Research of Focused Crawler about Group of University Website Based on RSS

【作者】 张睿涵

【导师】 林振荣;

【作者基本信息】 南昌大学 , 计算机应用技术, 2012, 硕士

【摘要】 网络发展迅速,网页数量越来越庞大,人们为了获取需要的信息,往往需要翻阅大量的网页,浪费时间和精力,并且还不一定能够获取最新最全的信息,而网络信息的发布者也希望有更多的用户能够实时的阅读自己的信息,为此有很多针对该需求的研究孕育而生,例如由网络爬虫支持的搜索引擎、RSS信息推送等。但是它们都各有各的局限性,例如我们需要按照分类得到某高校的所有网站中的最新通知,比如该高校所有科研类别的最新通知。使用搜索引擎进行搜索,结果差强人意。而RSS虽然可以实现分类的推送最新信息,但是它推送的信息仅限于那些提供RSS feed的网站。对于一些类似于高校网站群这种早期建立的时候就没有实现RSS推送功能的对象来说,它就爱莫能助了。因此,本文主要研究基于RSS的聚焦网络爬虫来解决上述问题,并将其应用在高校网站群中,取得了较好的效果。它的原理是用聚焦网络爬虫对目标网站群的数据进行抓取、分析和处理,然后提供RSS推送。通过这种方式,对于即使没有提供RSS feed的网站,用户也可以通过RSS阅读器分类订阅其最新的信息。免去了大量翻阅网页查找信息的麻烦,以及查找疏忽对信息的遗漏。
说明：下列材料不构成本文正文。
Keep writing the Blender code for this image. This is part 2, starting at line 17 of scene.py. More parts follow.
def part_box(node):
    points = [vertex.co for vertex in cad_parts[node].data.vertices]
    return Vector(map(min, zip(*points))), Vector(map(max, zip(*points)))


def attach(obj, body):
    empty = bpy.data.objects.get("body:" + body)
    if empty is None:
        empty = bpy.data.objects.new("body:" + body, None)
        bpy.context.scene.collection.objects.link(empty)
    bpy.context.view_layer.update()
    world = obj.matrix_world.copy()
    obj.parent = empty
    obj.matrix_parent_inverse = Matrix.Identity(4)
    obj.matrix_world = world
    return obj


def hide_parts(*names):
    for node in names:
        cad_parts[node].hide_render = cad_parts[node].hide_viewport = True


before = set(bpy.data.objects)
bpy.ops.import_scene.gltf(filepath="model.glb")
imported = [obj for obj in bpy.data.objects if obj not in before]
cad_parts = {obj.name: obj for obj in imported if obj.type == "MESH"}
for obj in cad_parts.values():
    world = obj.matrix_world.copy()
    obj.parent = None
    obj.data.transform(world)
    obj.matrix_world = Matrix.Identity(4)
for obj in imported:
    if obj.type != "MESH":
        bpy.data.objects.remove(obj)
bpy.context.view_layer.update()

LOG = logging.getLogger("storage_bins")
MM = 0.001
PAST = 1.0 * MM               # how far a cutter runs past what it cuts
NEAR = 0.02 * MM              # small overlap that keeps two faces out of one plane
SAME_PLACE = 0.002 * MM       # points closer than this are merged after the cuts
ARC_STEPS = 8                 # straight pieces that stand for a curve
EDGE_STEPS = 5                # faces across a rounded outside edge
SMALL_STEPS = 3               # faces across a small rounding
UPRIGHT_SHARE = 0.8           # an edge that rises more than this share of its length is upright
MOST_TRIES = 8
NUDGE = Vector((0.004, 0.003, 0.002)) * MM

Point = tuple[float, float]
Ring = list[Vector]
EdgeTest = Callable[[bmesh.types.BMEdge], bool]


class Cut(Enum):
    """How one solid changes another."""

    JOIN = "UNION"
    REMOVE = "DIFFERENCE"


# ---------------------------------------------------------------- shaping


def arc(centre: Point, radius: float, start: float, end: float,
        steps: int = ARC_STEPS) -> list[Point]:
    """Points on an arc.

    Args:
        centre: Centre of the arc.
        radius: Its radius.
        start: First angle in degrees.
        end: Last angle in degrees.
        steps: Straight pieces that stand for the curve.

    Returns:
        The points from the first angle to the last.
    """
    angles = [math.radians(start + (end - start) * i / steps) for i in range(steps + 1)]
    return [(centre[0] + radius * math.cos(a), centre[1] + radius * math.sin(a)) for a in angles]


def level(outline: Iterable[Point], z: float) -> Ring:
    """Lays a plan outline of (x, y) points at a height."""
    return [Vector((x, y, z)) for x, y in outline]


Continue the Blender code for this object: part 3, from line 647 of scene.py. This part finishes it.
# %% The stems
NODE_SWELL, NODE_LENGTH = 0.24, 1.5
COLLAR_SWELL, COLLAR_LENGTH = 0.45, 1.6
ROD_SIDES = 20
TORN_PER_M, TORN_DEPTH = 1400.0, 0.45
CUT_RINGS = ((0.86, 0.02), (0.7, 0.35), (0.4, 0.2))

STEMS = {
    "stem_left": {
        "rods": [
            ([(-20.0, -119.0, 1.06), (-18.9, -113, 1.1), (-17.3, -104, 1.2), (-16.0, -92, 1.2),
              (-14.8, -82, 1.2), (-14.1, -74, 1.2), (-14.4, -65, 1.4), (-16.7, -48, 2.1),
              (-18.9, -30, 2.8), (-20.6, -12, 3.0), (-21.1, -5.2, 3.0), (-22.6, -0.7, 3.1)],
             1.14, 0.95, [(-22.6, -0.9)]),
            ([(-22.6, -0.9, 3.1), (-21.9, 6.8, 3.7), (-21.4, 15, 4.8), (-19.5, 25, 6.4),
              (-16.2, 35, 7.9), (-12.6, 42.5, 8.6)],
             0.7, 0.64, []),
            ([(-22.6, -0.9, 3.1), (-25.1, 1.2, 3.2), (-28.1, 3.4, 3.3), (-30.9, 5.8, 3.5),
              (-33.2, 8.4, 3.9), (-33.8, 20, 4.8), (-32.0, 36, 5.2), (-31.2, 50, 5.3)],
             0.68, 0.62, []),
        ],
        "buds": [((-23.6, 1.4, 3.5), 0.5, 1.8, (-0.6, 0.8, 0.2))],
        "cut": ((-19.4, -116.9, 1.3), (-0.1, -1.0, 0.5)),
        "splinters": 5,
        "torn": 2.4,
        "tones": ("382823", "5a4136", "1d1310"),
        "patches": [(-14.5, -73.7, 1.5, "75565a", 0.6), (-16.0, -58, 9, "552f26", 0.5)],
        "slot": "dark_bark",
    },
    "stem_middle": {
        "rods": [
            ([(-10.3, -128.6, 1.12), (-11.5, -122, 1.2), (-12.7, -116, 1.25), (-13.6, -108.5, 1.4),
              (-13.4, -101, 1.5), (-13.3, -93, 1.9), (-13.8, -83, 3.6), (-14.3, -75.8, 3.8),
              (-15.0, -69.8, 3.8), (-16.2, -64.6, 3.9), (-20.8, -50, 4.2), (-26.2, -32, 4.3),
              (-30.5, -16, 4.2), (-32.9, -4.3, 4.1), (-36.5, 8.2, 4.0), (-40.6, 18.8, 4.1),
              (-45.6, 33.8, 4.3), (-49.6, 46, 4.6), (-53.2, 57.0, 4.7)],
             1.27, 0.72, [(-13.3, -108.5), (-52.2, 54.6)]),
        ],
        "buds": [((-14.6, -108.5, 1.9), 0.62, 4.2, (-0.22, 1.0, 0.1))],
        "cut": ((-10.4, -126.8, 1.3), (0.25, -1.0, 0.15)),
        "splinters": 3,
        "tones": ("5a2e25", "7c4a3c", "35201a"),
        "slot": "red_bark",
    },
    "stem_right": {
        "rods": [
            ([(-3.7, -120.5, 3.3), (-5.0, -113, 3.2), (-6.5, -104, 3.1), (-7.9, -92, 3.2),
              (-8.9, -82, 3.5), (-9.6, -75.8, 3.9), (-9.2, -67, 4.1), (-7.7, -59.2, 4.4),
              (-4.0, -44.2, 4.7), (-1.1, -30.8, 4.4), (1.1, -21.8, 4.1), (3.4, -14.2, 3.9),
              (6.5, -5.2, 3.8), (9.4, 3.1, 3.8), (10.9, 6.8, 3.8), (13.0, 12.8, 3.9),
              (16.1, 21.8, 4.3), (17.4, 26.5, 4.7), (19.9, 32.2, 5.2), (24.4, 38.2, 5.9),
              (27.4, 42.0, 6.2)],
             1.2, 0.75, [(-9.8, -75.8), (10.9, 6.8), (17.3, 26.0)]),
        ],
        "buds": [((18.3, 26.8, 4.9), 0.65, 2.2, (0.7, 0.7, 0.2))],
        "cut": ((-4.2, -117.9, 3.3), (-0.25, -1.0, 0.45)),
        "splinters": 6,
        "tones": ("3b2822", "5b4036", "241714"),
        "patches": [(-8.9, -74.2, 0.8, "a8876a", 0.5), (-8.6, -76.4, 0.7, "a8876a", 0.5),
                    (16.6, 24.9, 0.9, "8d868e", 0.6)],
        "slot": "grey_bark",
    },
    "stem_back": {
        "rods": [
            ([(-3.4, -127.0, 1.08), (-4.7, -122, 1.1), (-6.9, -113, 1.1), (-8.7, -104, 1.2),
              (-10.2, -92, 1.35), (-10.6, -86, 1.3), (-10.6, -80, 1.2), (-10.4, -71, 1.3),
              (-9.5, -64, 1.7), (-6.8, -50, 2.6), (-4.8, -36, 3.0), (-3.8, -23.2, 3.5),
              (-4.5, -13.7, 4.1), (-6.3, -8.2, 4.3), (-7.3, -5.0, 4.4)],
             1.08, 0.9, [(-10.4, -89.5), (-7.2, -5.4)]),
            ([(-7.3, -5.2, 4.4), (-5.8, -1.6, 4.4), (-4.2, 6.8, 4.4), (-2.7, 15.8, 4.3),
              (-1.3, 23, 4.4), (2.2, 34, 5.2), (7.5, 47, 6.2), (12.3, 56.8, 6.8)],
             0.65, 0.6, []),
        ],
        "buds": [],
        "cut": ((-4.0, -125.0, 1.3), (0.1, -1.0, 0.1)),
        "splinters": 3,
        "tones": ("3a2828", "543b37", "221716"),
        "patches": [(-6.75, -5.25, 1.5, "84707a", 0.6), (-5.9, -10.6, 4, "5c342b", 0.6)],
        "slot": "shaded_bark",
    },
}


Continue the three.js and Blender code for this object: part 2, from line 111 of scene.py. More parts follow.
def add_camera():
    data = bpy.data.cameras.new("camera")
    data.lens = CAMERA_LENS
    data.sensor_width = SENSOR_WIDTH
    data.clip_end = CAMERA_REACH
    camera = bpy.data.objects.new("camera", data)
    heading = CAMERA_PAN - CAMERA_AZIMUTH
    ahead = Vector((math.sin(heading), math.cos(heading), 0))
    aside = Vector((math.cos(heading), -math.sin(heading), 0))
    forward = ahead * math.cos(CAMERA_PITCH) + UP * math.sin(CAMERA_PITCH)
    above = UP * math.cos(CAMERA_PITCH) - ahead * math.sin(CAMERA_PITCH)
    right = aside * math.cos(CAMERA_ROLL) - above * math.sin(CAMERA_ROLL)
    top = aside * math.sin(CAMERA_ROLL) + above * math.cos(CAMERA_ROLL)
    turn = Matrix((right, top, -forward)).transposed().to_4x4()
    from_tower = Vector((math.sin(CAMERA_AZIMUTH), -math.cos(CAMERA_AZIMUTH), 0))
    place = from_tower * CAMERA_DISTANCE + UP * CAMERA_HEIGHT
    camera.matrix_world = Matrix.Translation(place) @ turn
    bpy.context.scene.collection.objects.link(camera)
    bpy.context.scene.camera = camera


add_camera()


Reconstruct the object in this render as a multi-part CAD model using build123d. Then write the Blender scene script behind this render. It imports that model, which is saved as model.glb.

本文的主要研究内容包括:(1)提出一种新的基于RSS的聚焦网络爬虫的研究,使得用户可以使用RSS阅读器,订阅并阅读到没有提供RSS feed的网站的最新的信息。过滤无用的广告等垃圾信息,免去查找信息的麻烦。(2)基于TF-IDF算法对抓取的网页文本进行分类,并且在用TF-IDF提取不同类别的特征向量部分,针对网页的特征对其进行了改进。使得提取出的特征向量更能好的代表类别,分类结果更准确。(3)对网络爬虫的增量式爬取进行改进,基于传统的增量式爬取算法提出了一种新的计算预测更新时间的算法,使得预测时间更贴近实际更新时间的值,减少系统的开销,提高效率。(4)将基于RSS的聚焦网络爬虫的研究应用到高校网站群中,针对高校网站群的特征对PageRank算法进行改进,提高网络爬虫的查全率。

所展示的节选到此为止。